**Requirement:** The listing below should be written out exactly; please include all of it.

**Dataset section:**

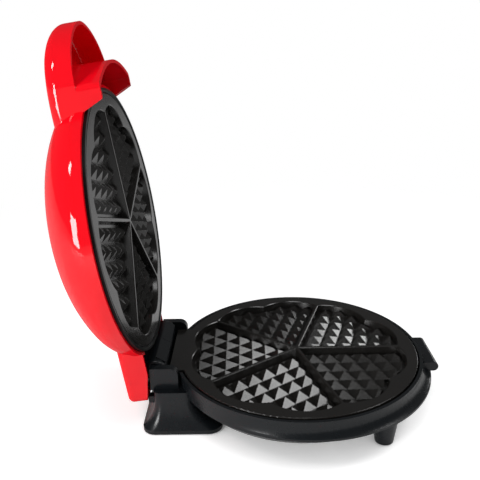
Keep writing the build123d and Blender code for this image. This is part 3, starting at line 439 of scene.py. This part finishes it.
class WAFFLE_OT_hinge(bpy.types.Operator):
    """Make the hinge's barrel, pin and bushes"""

    bl_idname = "waffle.hinge"
    bl_label = "Hinge"

    def execute(self, context):
        look = context.scene.waffle_look
        black = moulded_black("hinge_black", look.base_black, grain=2400.0, rough=0.3, gloss=0.35)
        moulding("hinge_barrel", "hinge_cover", black, look.plate_edge, look.edge_steps)
        dress(metal("pin_steel", (0.6, 0.6, 0.61), rough=0.3, scratch=700.0), "hinge_pin")
        dress(metal("bush_brass", (0.62, 0.5, 0.24), rough=0.3, scratch=500.0), "hinge_bushes")
        return {"FINISHED"}


class WAFFLE_OT_fittings(bpy.types.Operator):
    """Finish the screws, heaters, wires and other fittings"""

    bl_idname = "waffle.fittings"
    bl_label = "Fittings"

    def execute(self, context):
        plated = metal("screw_steel", (0.62, 0.61, 0.59), rough=0.32, scratch=900.0)
        dress(plated, "lower_plate_screws", "upper_plate_screws", "cover_screws", "liner_screws")
        sheath = metal("heater_steel", (0.3, 0.28, 0.26), rough=0.45, scratch=350.0)
        dress(sheath, "lower_heater", "upper_heater", "thermostat")
        sheet = metal("reflector_sheet", (0.78, 0.78, 0.79), rough=0.28, scratch=160.0)
        dress(sheet, "lower_reflector", "upper_reflector")
        plastic = soft("terminal_plastic", (0.78, 0.74, 0.64), grain=500.0, rough=0.6)
        dress(plastic, "terminal_block", "thermal_fuse", "lamp_holder")
        sleeve = soft("wire_sleeve", (0.72, 0.7, 0.66), grain=1500.0, rough=0.8)
        dress(sleeve, "base_wires", "lid_wires")
        dress(clear("power_red", (0.7, 0.03, 0.02)), "power_lens")
        dress(clear("ready_green", (0.03, 0.5, 0.08)), "ready_lens")
        return {"FINISHED"}


class WAFFLE_OT_stage(bpy.types.Operator):
    """Set up the floor, the lamps, the world and the camera"""

    bl_idname = "waffle.stage"
    bl_label = "Stage"

    def execute(self, context):
        stage_floor()
        stage_world(context)
        for lamp in LAMPS:
            softbox(context, *lamp)
        stage_camera(context)
        return {"FINISHED"}


def stage_floor():
    """A white floor that keeps the object's shadow, with a painted contact shadow: its glow is dimmed where the
    object is close.
    """
    shape = bmesh.new()
    bmesh.ops.create_grid(shape, x_segments=1, y_segments=1, size=FLOOR_HALF)
    f = finish("floor_white")
    paper = f.mix(f.noise(3.0), *(rgba(grey) for grey in FLOOR_GREYS))
    matt = f.node("ShaderNodeBsdfDiffuse", None, paper)
    # painted contact shadow: ambient occlusion dims the floor's glow under and near the object
    painted_shadow_ao = f.node("ShaderNodeAmbientOcclusion", {"samples": 8}, Distance=PAINTED_SHADOW_REACH, out="AO")
    outside_painted_shadow = f.eased(painted_shadow_ao, 0.0, PAINTED_SHADOW_OPEN)
    lit = f.node("ShaderNodeAddShader", None, matt, f.glow(f.rays(FLOOR_MIRRORED) * outside_painted_shadow * FLOOR_GLOW))
    away = f.node("ShaderNodeVectorMath", {"operation": "LENGTH"}, f.place(), out="Value")
    faded = f.eased(away, *FLOOR_FADE) * f.rays(FLOOR_MIRRORED)
    f.node("ShaderNodeOutputMaterial", None, f.node("ShaderNodeMixShader", None, faded, lit, f.glow(1.0)))
    as_piece(shape, "floor", f.owner)


def stage_world(context):
    """White behind the object, and a plain light from all round."""
    world = bpy.data.worlds.new("studio")
    context.scene.world = world
    f = Finish(world)
    strength = f.rays(WORLD_MIRRORED) + (1 - f.rays(1.0)) * WORLD_LIGHT
    f.node("ShaderNodeOutputWorld", None, f.node("ShaderNodeBackground", None, rgba(WHITE), strength))


def direction(azimuth, elevation):
    """The unit vector that points this way, in degrees."""
    level = cos(radians(elevation))
    return Vector((cos(radians(azimuth)) * level, sin(radians(azimuth)) * level, sin(radians(elevation))))


def softbox(context, name, azimuth, elevation, away, width, height, bright):
    """A soft lamp in this direction from the object, which it faces."""
    light = bpy.data.lights.new(name, "AREA")
    light.shape = "RECTANGLE"
    light.size = width
    light.size_y = height
    light.energy = bright * width * height * pi
    lamp = bpy.data.objects.new(name, light)
    out = direction(azimuth, elevation)
    turn = out.to_track_quat("Z", "Y")
    lamp.matrix_world = Matrix.Translation(LAMP_AIM + out * away) @ turn.to_matrix().to_4x4()
    context.scene.collection.objects.link(lamp)


def stage_camera(context):
    """The camera at the photograph's view."""
    plate = frame["nodes"]["lower_plate"].data.vertices
    middle = Vector((0, min(v.co.y for v in plate) + PLATE_R, max(v.co.z for v in plate)))
    ahead = direction(CAMERA_AZIMUTH, -CAMERA_ELEVATION)
    level = ahead.cross(Vector((0, 0, 1))).normalized()
    upright = level.cross(ahead)
    tilt_cos, tilt_sin = cos(radians(CAMERA_ROLL)), sin(radians(CAMERA_ROLL))
    right = level * tilt_cos + upright * tilt_sin
    up = upright * tilt_cos - level * tilt_sin
    data = bpy.data.cameras.new("camera")
    data.sensor_width = SENSOR
    data.lens = PHOTO_FOCAL / PHOTO_SIDE * SENSOR
    data.clip_start = NEAR_CLIP
    camera = bpy.data.objects.new("camera", data)
    turn = Matrix((right, up, -ahead)).transposed()
    camera.matrix_world = Matrix.Translation(middle + CAMERA_PLACE) @ turn.to_4x4()
    context.scene.collection.objects.link(camera)
    context.scene.camera = camera
    context.scene.view_settings.view_transform = "Standard"


class WAFFLE_PT_panel(bpy.types.Panel):
    """Lists the look's values and the pieces"""

    bl_idname = "WAFFLE_PT_panel"
    bl_label = "Waffle maker"
    bl_space_type = "VIEW_3D"
    bl_region_type = "UI"
    bl_category = "Waffle maker"

    def draw(self, context):
        layout = self.layout
        for name in WaffleLook.__annotations__:
            layout.prop(context.scene.waffle_look, name)
        for operator in OPERATORS:
            layout.operator(operator.bl_idname)


OPERATORS = (
    WAFFLE_OT_lid,
    WAFFLE_OT_plates,
    WAFFLE_OT_base,
    WAFFLE_OT_hinge,
    WAFFLE_OT_fittings,
    WAFFLE_OT_stage,
)
CLASSES = (WaffleLook, *OPERATORS, WAFFLE_PT_panel)


def register():
    """Makes the look, the operators and the panel known to Blender."""
    for cls in CLASSES:
        bpy.utils.register_class(cls)
    bpy.types.Scene.waffle_look = PointerProperty(type=WaffleLook)


def unregister():
    """Takes them out again."""
    del bpy.types.Scene.waffle_look
    for cls in reversed(CLASSES):
        bpy.utils.unregister_class(cls)


def main():
    """Makes every piece in order."""
    register()
    bpy.ops.waffle.lid()
    bpy.ops.waffle.plates()
    bpy.ops.waffle.base()
    bpy.ops.waffle.hinge()
    bpy.ops.waffle.fittings()
    bpy.ops.waffle.stage()


if __name__ == "__main__":
    main()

**Right answer:**
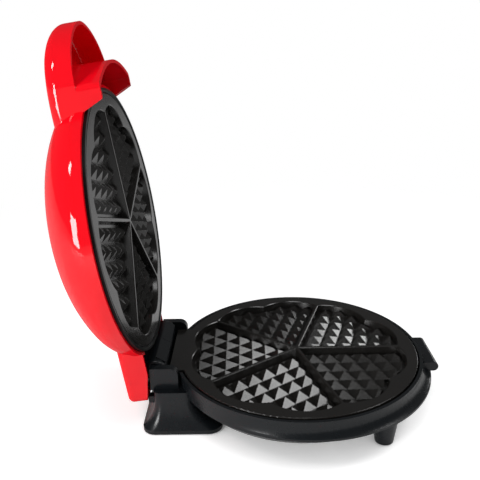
Keep writing the build123d and Blender code for this image. This is part 3, starting at line 439 of scene.py. This part finishes it.
class WAFFLE_OT_hinge(bpy.types.Operator):
    """Make the hinge's barrel, pin and bushes"""

    bl_idname = "waffle.hinge"
    bl_label = "Hinge"

    def execute(self, context):
        look = context.scene.waffle_look
        black = moulded_black("hinge_black", look.base_black, grain=2400.0, rough=0.3, gloss=0.35)
        moulding("hinge_barrel", "hinge_cover", black, look.plate_edge, look.edge_steps)
        dress(metal("pin_steel", (0.6, 0.6, 0.61), rough=0.3, scratch=700.0), "hinge_pin")
        dress(metal("bush_brass", (0.62, 0.5, 0.24), rough=0.3, scratch=500.0), "hinge_bushes")
        return {"FINISHED"}


class WAFFLE_OT_fittings(bpy.types.Operator):
    """Finish the screws, heaters, wires and other fittings"""

    bl_idname = "waffle.fittings"
    bl_label = "Fittings"

    def execute(self, context):
        plated = metal("screw_steel", (0.62, 0.61, 0.59), rough=0.32, scratch=900.0)
        dress(plated, "lower_plate_screws", "upper_plate_screws", "cover_screws", "liner_screws")
        sheath = metal("heater_steel", (0.3, 0.28, 0.26), rough=0.45, scratch=350.0)
        dress(sheath, "lower_heater", "upper_heater", "thermostat")
        sheet = metal("reflector_sheet", (0.78, 0.78, 0.79), rough=0.28, scratch=160.0)
        dress(sheet, "lower_reflector", "upper_reflector")
        plastic = soft("terminal_plastic", (0.78, 0.74, 0.64), grain=500.0, rough=0.6)
        dress(plastic, "terminal_block", "thermal_fuse", "lamp_holder")
        sleeve = soft("wire_sleeve", (0.72, 0.7, 0.66), grain=1500.0, rough=0.8)
        dress(sleeve, "base_wires", "lid_wires")
        dress(clear("power_red", (0.7, 0.03, 0.02)), "power_lens")
        dress(clear("ready_green", (0.03, 0.5, 0.08)), "ready_lens")
        return {"FINISHED"}


class WAFFLE_OT_stage(bpy.types.Operator):
    """Set up the floor, the lamps, the world and the camera"""

    bl_idname = "waffle.stage"
    bl_label = "Stage"

    def execute(self, context):
        stage_floor()
        stage_world(context)
        for lamp in LAMPS:
            softbox(context, *lamp)
        stage_camera(context)
        return {"FINISHED"}


def stage_floor():
    """A white floor that keeps the object's shadow, with a painted contact shadow: its glow is dimmed where the
    object is close.
    """
    shape = bmesh.new()
    bmesh.ops.create_grid(shape, x_segments=1, y_segments=1, size=FLOOR_HALF)
    f = finish("floor_white")
    paper = f.mix(f.noise(3.0), *(rgba(grey) for grey in FLOOR_GREYS))
    matt = f.node("ShaderNodeBsdfDiffuse", None, paper)
    # painted contact shadow: ambient occlusion dims the floor's glow under and near the object
    painted_shadow_ao = f.node("ShaderNodeAmbientOcclusion", {"samples": 8}, Distance=PAINTED_SHADOW_REACH, out="AO")
    outside_painted_shadow = f.eased(painted_shadow_ao, 0.0, PAINTED_SHADOW_OPEN)
    lit = f.node("ShaderNodeAddShader", None, matt, f.glow(f.rays(FLOOR_MIRRORED) * outside_painted_shadow * FLOOR_GLOW))
    away = f.node("ShaderNodeVectorMath", {"operation": "LENGTH"}, f.place(), out="Value")
    faded = f.eased(away, *FLOOR_FADE) * f.rays(FLOOR_MIRRORED)
    f.node("ShaderNodeOutputMaterial", None, f.node("ShaderNodeMixShader", None, faded, lit, f.glow(1.0)))
    as_piece(shape, "floor", f.owner)


def stage_world(context):
    """White behind the object, and a plain light from all round."""
    world = bpy.data.worlds.new("studio")
    context.scene.world = world
    f = Finish(world)
    strength = f.rays(WORLD_MIRRORED) + (1 - f.rays(1.0)) * WORLD_LIGHT
    f.node("ShaderNodeOutputWorld", None, f.node("ShaderNodeBackground", None, rgba(WHITE), strength))


def direction(azimuth, elevation):
    """The unit vector that points this way, in degrees."""
    level = cos(radians(elevation))
    return Vector((cos(radians(azimuth)) * level, sin(radians(azimuth)) * level, sin(radians(elevation))))


def softbox(context, name, azimuth, elevation, away, width, height, bright):
    """A soft lamp in this direction from the object, which it faces."""
    light = bpy.data.lights.new(name, "AREA")
    light.shape = "RECTANGLE"
    light.size = width
    light.size_y = height
    light.energy = bright * width * height * pi
    lamp = bpy.data.objects.new(name, light)
    out = direction(azimuth, elevation)
    turn = out.to_track_quat("Z", "Y")
    lamp.matrix_world = Matrix.Translation(LAMP_AIM + out * away) @ turn.to_matrix().to_4x4()
    context.scene.collection.objects.link(lamp)


def stage_camera(context):
    """The camera at the photograph's view."""
    plate = frame["nodes"]["lower_plate"].data.vertices
    middle = Vector((0, min(v.co.y for v in plate) + PLATE_R, max(v.co.z for v in plate)))
    ahead = direction(CAMERA_AZIMUTH, -CAMERA_ELEVATION)
    level = ahead.cross(Vector((0, 0, 1))).normalized()
    upright = level.cross(ahead)
    tilt_cos, tilt_sin = cos(radians(CAMERA_ROLL)), sin(radians(CAMERA_ROLL))
    right = level * tilt_cos + upright * tilt_sin
    up = upright * tilt_cos - level * tilt_sin
    data = bpy.data.cameras.new("camera")
    data.sensor_width = SENSOR
    data.lens = PHOTO_FOCAL / PHOTO_SIDE * SENSOR
    data.clip_start = NEAR_CLIP
    camera = bpy.data.objects.new("camera", data)
    turn = Matrix((right, up, -ahead)).transposed()
    camera.matrix_world = Matrix.Translation(middle + CAMERA_PLACE) @ turn.to_4x4()
    context.scene.collection.objects.link(camera)
    context.scene.camera = camera
    context.scene.view_settings.view_transform = "Standard"


class WAFFLE_PT_panel(bpy.types.Panel):
    """Lists the look's values and the pieces"""

    bl_idname = "WAFFLE_PT_panel"
    bl_label = "Waffle maker"
    bl_space_type = "VIEW_3D"
    bl_region_type = "UI"
    bl_category = "Waffle maker"

    def draw(self, context):
        layout = self.layout
        for name in WaffleLook.__annotations__:
            layout.prop(context.scene.waffle_look, name)
        for operator in OPERATORS:
            layout.operator(operator.bl_idname)


OPERATORS = (
    WAFFLE_OT_lid,
    WAFFLE_OT_plates,
    WAFFLE_OT_base,
    WAFFLE_OT_hinge,
    WAFFLE_OT_fittings,
    WAFFLE_OT_stage,
)
CLASSES = (WaffleLook, *OPERATORS, WAFFLE_PT_panel)


def register():
    """Makes the look, the operators and the panel known to Blender."""
    for cls in CLASSES:
        bpy.utils.register_class(cls)
    bpy.types.Scene.waffle_look = PointerProperty(type=WaffleLook)


def unregister():
    """Takes them out again."""
    del bpy.types.Scene.waffle_look
    for cls in reversed(CLASSES):
        bpy.utils.unregister_class(cls)


def main():
    """Makes every piece in order."""
    register()
    bpy.ops.waffle.lid()
    bpy.ops.waffle.plates()
    bpy.ops.waffle.base()
    bpy.ops.waffle.hinge()
    bpy.ops.waffle.fittings()
    bpy.ops.waffle.stage()


if __name__ == "__main__":
    main()